→ **Your instructions**: Where does the string "shown" appear? Copy every line of the entries below that holds it.

START

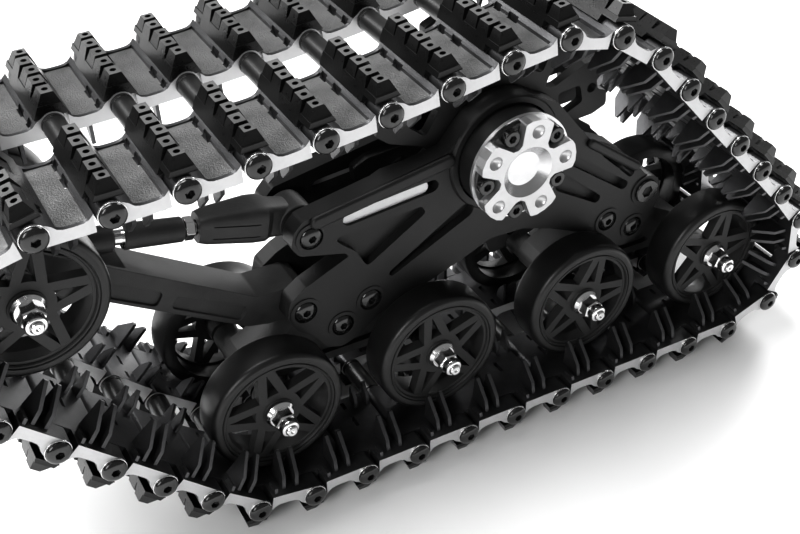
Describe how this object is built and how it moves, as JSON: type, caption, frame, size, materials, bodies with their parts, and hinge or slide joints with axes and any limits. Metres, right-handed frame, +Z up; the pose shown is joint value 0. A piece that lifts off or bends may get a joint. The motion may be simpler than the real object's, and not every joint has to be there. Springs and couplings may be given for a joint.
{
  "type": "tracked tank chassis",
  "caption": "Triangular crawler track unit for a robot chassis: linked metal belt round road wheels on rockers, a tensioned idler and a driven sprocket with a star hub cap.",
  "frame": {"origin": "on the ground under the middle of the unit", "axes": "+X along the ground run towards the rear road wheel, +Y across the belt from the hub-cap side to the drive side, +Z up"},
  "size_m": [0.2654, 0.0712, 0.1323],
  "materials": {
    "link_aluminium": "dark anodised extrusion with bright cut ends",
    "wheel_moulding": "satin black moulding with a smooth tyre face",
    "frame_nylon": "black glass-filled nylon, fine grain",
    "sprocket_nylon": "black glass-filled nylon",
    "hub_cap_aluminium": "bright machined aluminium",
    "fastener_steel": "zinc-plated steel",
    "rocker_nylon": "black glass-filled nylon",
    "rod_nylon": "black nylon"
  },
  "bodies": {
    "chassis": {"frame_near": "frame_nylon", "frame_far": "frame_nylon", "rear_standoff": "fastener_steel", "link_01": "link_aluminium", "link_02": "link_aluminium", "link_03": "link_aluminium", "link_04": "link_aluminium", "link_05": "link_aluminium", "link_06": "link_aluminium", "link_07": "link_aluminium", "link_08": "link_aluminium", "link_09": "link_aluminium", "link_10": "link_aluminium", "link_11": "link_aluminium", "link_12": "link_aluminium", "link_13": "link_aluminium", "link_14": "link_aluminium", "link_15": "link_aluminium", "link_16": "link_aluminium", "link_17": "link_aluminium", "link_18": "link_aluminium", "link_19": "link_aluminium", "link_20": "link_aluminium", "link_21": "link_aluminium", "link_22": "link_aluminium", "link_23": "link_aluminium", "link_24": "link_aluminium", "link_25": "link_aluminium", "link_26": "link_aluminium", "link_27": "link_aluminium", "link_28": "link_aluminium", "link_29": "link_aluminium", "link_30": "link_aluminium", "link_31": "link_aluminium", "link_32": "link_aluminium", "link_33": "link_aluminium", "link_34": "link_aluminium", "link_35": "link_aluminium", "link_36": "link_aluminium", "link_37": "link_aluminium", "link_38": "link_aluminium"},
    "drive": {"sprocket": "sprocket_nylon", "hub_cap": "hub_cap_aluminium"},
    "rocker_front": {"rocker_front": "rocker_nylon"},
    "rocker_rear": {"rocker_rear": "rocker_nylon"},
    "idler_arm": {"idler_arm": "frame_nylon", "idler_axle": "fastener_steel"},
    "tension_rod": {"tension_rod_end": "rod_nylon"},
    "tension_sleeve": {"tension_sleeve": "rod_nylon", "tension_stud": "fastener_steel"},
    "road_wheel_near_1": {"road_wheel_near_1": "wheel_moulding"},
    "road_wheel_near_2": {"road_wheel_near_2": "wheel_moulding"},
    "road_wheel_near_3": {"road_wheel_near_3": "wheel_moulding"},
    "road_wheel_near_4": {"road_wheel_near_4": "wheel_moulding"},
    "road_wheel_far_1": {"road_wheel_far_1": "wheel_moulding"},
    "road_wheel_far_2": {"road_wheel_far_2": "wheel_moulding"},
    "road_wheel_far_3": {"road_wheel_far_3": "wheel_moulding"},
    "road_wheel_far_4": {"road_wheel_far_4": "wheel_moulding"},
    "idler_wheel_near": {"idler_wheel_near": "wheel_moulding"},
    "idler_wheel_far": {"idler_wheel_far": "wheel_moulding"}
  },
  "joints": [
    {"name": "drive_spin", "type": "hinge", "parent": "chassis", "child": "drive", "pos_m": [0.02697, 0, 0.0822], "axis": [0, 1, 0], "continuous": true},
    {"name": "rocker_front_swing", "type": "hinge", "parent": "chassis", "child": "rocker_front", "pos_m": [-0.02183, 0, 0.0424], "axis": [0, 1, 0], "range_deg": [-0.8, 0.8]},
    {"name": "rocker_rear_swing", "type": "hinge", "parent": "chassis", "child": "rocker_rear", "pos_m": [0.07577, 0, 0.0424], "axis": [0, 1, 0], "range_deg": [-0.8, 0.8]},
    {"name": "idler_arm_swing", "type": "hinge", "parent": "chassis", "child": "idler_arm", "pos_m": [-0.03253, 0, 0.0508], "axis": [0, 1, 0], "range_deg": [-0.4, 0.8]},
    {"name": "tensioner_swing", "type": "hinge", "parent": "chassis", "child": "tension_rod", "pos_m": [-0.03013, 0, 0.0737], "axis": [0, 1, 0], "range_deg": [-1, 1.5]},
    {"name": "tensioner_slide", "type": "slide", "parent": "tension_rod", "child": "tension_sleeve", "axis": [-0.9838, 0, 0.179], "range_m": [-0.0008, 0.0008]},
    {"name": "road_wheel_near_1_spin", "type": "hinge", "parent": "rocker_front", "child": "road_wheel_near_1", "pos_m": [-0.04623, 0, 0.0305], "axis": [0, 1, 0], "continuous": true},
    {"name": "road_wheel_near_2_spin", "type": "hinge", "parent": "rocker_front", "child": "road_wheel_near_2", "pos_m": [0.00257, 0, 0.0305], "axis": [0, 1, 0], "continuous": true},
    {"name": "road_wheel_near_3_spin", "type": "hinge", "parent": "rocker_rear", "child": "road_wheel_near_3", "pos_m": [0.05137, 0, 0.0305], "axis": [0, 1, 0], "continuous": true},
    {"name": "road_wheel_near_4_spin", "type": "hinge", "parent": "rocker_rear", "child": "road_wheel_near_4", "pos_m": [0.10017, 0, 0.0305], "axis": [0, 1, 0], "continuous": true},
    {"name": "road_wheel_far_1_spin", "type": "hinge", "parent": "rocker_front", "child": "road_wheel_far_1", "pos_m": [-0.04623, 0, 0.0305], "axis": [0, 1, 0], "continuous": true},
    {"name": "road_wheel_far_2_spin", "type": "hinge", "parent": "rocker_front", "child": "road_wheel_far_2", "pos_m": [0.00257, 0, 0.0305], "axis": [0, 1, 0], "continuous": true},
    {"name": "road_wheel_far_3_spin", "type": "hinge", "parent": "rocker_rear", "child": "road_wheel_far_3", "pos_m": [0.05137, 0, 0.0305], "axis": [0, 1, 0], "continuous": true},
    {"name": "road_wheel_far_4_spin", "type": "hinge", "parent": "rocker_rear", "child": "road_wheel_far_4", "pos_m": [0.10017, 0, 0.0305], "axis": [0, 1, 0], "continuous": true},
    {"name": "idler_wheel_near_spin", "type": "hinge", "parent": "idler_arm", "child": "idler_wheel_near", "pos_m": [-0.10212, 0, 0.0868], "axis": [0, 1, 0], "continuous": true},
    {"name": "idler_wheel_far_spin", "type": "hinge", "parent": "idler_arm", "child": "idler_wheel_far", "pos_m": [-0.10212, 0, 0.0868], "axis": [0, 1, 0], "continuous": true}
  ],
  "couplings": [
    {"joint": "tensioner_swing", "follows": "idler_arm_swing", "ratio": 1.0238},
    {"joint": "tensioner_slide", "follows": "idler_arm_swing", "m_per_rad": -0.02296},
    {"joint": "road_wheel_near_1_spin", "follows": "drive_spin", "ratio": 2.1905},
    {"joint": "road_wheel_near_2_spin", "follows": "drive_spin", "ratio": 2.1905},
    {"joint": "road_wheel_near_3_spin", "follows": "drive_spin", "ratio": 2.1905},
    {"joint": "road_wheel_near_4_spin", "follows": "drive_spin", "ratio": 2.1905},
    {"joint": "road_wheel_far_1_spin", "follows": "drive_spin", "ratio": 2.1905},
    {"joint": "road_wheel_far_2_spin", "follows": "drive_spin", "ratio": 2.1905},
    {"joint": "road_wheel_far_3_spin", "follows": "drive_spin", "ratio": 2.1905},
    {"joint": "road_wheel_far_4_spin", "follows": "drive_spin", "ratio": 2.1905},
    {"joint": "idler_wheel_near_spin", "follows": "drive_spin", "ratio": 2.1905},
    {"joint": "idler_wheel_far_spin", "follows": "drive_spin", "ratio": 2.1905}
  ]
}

END
START

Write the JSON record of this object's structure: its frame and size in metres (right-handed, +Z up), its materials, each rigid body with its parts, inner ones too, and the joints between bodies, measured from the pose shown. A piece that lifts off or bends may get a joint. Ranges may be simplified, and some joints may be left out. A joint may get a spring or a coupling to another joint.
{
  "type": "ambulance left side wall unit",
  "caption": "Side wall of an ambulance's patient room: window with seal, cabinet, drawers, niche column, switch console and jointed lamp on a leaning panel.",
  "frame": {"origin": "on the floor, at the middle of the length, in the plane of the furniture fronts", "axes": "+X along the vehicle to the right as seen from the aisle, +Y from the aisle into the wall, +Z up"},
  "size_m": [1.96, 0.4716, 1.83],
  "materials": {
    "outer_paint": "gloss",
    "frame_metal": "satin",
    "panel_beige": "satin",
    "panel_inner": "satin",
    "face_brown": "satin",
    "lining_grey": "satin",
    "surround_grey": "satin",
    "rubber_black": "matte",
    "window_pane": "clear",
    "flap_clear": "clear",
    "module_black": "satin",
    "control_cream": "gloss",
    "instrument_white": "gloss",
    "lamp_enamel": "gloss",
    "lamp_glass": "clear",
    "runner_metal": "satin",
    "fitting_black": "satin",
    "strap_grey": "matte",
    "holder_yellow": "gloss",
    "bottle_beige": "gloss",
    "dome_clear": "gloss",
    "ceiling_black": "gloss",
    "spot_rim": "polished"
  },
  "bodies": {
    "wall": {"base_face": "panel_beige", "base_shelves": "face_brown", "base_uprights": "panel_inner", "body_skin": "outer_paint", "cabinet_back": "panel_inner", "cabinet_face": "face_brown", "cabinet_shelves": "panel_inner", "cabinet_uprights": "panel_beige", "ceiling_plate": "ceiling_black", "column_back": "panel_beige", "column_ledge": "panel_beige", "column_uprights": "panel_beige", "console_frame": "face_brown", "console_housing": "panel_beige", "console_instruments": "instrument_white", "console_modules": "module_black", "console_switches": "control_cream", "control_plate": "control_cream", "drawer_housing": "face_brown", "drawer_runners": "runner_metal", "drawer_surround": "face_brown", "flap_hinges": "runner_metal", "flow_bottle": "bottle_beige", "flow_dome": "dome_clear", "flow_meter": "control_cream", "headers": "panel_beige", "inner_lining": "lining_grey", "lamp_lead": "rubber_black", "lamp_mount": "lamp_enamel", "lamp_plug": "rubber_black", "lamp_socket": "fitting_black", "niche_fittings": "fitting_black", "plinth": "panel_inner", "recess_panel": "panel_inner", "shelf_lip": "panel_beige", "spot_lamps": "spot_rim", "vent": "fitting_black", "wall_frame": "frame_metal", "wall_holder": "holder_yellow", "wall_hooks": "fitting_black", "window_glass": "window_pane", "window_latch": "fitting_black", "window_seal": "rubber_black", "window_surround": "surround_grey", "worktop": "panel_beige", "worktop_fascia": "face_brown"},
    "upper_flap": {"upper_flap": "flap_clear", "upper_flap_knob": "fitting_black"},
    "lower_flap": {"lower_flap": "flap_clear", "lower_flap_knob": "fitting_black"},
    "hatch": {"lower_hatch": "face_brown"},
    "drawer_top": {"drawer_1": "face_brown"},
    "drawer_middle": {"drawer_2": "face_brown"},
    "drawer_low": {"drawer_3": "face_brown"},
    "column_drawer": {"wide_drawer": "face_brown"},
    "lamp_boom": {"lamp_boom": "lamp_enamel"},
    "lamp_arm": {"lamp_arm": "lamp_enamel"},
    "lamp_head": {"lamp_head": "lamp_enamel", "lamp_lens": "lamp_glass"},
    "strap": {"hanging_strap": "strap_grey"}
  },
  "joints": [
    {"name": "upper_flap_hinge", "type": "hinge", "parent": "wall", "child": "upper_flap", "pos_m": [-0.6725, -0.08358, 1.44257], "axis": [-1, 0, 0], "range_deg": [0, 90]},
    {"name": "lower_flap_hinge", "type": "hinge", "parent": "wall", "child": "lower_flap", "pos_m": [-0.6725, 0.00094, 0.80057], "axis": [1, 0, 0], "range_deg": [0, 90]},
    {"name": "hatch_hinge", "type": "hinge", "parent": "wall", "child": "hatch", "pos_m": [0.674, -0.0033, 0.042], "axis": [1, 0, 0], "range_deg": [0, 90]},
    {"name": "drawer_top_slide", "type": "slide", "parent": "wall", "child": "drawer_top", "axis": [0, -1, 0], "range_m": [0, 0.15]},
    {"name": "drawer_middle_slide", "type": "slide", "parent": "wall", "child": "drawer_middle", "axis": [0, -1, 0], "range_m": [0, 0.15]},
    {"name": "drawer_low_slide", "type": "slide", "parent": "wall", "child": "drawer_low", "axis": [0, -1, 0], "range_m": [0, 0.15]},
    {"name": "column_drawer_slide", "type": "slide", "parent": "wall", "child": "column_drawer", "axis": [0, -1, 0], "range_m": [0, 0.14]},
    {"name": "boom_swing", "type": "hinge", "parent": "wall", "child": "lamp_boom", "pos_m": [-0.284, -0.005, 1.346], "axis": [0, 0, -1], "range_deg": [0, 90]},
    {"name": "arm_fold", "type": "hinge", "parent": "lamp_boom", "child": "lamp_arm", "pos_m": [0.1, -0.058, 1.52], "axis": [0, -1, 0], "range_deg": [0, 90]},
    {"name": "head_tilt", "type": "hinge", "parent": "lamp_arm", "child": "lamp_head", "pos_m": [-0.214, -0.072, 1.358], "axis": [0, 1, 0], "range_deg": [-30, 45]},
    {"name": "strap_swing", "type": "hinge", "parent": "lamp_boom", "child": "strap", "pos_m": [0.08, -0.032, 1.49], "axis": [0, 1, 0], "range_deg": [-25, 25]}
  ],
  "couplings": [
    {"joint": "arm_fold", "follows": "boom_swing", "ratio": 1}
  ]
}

END

→ **Solved problem**:
Describe how this object is built and how it moves, as JSON: type, caption, frame, size, materials, bodies with their parts, and hinge or slide joints with axes and any limits. Metres, right-handed frame, +Z up; the pose shown is joint value 0. A piece that lifts off or bends may get a joint. The motion may be simpler than the real object's, and not every joint has to be there. Springs and couplings may be given for a joint.
Write the JSON record of this object's structure: its frame and size in metres (right-handed, +Z up), its materials, each rigid body with its parts, inner ones too, and the joints between bodies, measured from the pose shown. A piece that lifts off or bends may get a joint. Ranges may be simplified, and some joints may be left out. A joint may get a spring or a coupling to another joint.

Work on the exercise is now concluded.